* START Information supplied *

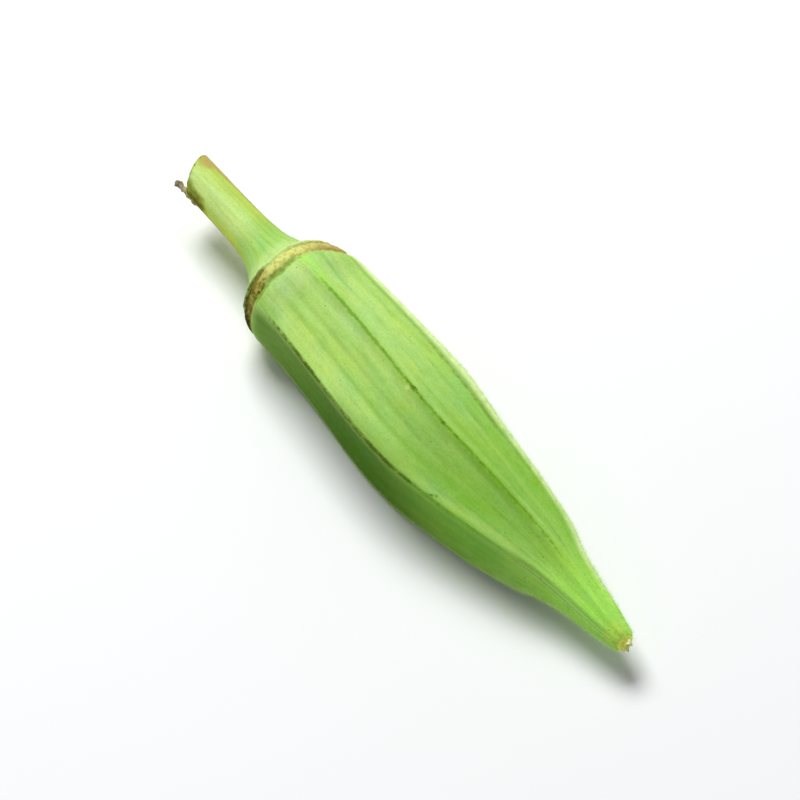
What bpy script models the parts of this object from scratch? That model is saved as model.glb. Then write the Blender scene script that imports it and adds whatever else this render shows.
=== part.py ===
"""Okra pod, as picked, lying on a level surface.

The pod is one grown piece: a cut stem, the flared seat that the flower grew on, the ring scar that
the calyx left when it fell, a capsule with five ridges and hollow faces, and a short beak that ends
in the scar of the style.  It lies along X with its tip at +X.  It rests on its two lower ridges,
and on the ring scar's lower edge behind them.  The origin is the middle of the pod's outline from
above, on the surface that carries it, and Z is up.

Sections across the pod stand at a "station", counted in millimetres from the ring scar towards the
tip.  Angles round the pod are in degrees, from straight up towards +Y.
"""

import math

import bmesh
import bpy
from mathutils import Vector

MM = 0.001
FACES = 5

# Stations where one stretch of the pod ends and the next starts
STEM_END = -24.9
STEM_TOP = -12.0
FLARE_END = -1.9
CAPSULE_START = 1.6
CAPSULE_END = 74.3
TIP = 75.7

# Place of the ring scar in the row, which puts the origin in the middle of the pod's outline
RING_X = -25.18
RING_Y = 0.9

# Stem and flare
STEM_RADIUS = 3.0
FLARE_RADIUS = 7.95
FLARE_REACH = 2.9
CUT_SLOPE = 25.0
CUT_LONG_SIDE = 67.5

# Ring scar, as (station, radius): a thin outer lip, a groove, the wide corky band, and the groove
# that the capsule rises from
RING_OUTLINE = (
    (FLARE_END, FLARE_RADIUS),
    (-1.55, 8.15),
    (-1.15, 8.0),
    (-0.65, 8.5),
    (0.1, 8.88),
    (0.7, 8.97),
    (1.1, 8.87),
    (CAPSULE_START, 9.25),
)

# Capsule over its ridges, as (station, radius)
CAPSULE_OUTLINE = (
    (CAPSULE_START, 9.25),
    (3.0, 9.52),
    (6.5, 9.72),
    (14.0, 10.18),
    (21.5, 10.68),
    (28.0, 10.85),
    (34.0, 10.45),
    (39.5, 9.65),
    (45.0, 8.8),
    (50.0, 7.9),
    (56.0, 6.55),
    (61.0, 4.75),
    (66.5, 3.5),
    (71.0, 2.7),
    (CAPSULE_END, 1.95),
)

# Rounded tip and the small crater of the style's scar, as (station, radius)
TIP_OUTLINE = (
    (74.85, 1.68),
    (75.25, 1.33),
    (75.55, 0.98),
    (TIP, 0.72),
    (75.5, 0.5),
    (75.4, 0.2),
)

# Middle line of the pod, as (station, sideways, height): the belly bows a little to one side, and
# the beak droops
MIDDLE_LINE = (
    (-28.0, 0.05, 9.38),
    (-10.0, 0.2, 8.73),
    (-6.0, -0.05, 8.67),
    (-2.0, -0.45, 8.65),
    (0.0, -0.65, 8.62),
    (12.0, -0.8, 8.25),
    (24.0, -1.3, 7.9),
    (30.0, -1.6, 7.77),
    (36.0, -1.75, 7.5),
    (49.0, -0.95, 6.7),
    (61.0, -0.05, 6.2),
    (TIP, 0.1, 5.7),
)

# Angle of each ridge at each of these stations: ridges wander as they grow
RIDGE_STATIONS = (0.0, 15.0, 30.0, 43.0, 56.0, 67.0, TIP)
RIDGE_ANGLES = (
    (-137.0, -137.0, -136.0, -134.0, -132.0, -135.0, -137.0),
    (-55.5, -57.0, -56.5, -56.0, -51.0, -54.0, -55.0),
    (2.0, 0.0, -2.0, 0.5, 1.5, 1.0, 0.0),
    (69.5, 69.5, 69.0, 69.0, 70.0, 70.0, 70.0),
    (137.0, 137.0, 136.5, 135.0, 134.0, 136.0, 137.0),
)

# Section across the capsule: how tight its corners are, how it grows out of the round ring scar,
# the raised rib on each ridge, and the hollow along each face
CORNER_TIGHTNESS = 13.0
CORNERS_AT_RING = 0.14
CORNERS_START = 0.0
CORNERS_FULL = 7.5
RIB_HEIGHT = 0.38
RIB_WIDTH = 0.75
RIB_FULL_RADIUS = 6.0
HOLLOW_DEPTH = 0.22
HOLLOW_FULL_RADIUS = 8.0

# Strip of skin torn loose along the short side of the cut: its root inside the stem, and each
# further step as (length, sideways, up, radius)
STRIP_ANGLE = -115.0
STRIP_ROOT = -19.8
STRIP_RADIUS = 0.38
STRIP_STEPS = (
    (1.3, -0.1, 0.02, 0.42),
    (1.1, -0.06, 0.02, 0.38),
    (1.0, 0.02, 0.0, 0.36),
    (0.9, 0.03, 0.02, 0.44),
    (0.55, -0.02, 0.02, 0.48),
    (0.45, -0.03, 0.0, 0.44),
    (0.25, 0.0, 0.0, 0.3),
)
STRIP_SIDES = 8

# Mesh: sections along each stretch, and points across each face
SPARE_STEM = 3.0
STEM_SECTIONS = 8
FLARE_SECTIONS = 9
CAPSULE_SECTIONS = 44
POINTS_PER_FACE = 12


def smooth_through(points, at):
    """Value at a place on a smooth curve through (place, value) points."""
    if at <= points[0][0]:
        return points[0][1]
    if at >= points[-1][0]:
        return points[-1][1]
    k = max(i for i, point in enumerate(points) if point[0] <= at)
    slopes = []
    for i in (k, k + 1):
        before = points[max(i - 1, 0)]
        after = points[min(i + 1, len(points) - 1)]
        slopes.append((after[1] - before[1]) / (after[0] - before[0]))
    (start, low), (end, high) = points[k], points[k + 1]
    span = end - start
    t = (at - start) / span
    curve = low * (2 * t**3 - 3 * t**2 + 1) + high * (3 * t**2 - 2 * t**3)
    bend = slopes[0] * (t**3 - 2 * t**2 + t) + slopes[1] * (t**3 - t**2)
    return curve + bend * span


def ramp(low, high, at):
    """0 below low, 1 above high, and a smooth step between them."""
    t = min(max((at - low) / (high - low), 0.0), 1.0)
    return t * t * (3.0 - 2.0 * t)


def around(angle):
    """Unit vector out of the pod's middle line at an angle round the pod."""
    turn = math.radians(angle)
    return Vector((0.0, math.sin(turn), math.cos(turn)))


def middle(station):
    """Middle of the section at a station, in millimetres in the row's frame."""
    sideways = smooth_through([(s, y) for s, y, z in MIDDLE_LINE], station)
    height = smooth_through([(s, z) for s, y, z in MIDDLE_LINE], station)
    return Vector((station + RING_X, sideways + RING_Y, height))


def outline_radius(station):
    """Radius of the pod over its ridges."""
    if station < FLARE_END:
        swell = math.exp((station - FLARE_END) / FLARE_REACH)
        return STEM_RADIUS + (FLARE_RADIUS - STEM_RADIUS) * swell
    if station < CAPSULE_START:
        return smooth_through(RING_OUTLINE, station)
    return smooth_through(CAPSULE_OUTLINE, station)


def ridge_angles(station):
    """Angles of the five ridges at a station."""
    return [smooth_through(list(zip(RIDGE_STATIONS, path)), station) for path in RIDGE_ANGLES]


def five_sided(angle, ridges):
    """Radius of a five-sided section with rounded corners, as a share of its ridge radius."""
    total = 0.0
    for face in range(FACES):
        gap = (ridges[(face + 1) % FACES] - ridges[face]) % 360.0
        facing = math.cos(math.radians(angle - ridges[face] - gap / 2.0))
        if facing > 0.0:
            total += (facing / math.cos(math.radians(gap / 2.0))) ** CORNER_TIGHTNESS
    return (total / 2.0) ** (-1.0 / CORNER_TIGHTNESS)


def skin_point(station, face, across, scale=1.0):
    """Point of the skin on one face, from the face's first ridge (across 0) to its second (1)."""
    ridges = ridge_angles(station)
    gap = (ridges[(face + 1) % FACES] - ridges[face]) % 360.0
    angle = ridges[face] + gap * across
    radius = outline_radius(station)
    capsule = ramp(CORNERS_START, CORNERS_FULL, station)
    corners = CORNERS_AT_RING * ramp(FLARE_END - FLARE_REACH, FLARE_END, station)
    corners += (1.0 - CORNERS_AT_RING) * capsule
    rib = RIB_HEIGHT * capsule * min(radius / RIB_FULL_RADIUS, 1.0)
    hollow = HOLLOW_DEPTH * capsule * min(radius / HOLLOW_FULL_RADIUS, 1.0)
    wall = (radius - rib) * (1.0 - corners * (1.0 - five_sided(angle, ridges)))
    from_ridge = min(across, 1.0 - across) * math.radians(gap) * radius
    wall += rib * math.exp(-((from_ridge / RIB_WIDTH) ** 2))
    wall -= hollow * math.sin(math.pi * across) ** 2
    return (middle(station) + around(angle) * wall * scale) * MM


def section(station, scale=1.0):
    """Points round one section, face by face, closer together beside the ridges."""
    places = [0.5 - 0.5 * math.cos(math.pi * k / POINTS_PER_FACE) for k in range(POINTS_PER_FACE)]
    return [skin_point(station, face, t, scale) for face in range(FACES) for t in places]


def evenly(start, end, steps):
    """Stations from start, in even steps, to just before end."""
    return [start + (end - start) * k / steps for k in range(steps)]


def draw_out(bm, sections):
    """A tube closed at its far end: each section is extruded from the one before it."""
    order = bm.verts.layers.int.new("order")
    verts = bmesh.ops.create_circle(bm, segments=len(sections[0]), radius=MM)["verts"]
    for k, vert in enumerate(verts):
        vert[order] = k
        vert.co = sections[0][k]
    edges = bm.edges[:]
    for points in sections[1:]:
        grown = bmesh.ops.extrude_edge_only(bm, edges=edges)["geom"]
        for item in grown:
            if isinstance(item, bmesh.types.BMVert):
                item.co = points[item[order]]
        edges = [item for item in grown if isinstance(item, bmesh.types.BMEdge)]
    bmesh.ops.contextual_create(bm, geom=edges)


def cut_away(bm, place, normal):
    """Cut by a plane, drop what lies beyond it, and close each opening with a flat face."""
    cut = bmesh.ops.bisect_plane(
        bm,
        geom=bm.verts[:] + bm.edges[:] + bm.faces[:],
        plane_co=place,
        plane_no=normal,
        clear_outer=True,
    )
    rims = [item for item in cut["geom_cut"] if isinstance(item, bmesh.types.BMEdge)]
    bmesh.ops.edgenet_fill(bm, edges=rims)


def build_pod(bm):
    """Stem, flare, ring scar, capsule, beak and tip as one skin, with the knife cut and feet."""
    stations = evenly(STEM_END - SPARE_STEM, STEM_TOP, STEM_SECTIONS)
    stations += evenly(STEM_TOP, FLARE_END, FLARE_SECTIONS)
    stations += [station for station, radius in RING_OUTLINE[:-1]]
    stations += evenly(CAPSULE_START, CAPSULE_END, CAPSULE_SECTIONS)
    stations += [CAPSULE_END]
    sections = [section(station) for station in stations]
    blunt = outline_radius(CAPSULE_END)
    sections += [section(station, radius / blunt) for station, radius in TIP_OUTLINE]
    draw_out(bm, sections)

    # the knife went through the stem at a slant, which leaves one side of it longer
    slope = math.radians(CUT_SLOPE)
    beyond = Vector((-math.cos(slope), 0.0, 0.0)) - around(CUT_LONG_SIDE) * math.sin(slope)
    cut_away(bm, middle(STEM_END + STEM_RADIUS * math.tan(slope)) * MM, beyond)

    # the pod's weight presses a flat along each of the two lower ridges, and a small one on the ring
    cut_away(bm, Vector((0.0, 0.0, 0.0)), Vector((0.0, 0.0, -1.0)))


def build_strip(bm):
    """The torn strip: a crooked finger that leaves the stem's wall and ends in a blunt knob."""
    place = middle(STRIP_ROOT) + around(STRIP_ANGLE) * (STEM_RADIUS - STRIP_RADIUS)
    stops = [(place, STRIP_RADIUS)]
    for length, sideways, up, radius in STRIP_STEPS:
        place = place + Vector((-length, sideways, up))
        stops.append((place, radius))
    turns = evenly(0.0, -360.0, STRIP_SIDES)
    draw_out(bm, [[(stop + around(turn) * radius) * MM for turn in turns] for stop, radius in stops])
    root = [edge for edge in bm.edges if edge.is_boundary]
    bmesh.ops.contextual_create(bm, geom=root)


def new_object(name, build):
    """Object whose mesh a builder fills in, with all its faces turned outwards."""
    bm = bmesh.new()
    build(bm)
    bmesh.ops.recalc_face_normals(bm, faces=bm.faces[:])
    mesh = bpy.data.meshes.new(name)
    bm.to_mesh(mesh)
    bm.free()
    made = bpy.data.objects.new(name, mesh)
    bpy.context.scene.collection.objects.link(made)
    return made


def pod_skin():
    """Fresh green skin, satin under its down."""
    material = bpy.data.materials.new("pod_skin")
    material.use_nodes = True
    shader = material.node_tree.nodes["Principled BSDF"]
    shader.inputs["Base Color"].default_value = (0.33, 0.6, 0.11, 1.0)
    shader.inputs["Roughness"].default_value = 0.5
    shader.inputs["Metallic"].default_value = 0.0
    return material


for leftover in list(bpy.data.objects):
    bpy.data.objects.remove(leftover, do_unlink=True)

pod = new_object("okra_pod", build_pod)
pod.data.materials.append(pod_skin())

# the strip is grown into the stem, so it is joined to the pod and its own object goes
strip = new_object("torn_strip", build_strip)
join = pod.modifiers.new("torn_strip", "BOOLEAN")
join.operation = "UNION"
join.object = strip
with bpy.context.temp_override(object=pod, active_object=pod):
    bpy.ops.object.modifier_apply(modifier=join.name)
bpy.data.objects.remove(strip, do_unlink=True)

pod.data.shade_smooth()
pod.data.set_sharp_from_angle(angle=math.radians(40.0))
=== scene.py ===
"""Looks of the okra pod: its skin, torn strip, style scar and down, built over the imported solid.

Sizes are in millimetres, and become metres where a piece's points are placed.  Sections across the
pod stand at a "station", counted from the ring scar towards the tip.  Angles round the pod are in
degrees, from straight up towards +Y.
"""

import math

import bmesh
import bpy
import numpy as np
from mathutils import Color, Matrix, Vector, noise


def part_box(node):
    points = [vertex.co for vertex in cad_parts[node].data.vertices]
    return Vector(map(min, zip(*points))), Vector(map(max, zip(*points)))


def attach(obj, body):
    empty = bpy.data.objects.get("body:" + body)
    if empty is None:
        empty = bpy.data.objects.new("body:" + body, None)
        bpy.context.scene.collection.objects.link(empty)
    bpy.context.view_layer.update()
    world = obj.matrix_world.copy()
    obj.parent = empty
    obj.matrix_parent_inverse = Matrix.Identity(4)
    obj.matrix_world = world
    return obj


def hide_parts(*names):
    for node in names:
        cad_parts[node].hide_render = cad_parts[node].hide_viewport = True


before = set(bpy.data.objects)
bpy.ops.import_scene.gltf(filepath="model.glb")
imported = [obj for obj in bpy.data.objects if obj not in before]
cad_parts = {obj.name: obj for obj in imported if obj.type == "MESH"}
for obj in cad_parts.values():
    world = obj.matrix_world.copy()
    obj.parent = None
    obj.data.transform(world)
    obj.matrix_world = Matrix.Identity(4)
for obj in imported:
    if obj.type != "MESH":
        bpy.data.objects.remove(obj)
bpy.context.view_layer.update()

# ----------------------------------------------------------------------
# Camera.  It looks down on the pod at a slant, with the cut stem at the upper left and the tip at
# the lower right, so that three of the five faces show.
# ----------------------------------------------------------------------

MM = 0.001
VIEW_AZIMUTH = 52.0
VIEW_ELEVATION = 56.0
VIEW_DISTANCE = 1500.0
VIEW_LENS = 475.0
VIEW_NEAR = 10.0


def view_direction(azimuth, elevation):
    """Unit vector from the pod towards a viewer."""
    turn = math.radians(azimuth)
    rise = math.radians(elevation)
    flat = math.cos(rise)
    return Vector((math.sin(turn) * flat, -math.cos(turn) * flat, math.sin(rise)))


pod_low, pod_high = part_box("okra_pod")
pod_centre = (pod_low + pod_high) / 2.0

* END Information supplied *

What this task involves – Retype precisely, and only, the span of lines that opens at the line containing "# the strip" and closes at the line containing "points = [vertex.co", both inclusive.

Full answer –
# the strip is grown into the stem, so it is joined to the pod and its own object goes
strip = new_object("torn_strip", build_strip)
join = pod.modifiers.new("torn_strip", "BOOLEAN")
join.operation = "UNION"
join.object = strip
with bpy.context.temp_override(object=pod, active_object=pod):
    bpy.ops.object.modifier_apply(modifier=join.name)
bpy.data.objects.remove(strip, do_unlink=True)

pod.data.shade_smooth()
pod.data.set_sharp_from_angle(angle=math.radians(40.0))
=== scene.py ===
"""Looks of the okra pod: its skin, torn strip, style scar and down, built over the imported solid.

Sizes are in millimetres, and become metres where a piece's points are placed.  Sections across the
pod stand at a "station", counted from the ring scar towards the tip.  Angles round the pod are in
degrees, from straight up towards +Y.
"""

import math

import bmesh
import bpy
import numpy as np
from mathutils import Color, Matrix, Vector, noise


def part_box(node):
    points = [vertex.co for vertex in cad_parts[node].data.vertices]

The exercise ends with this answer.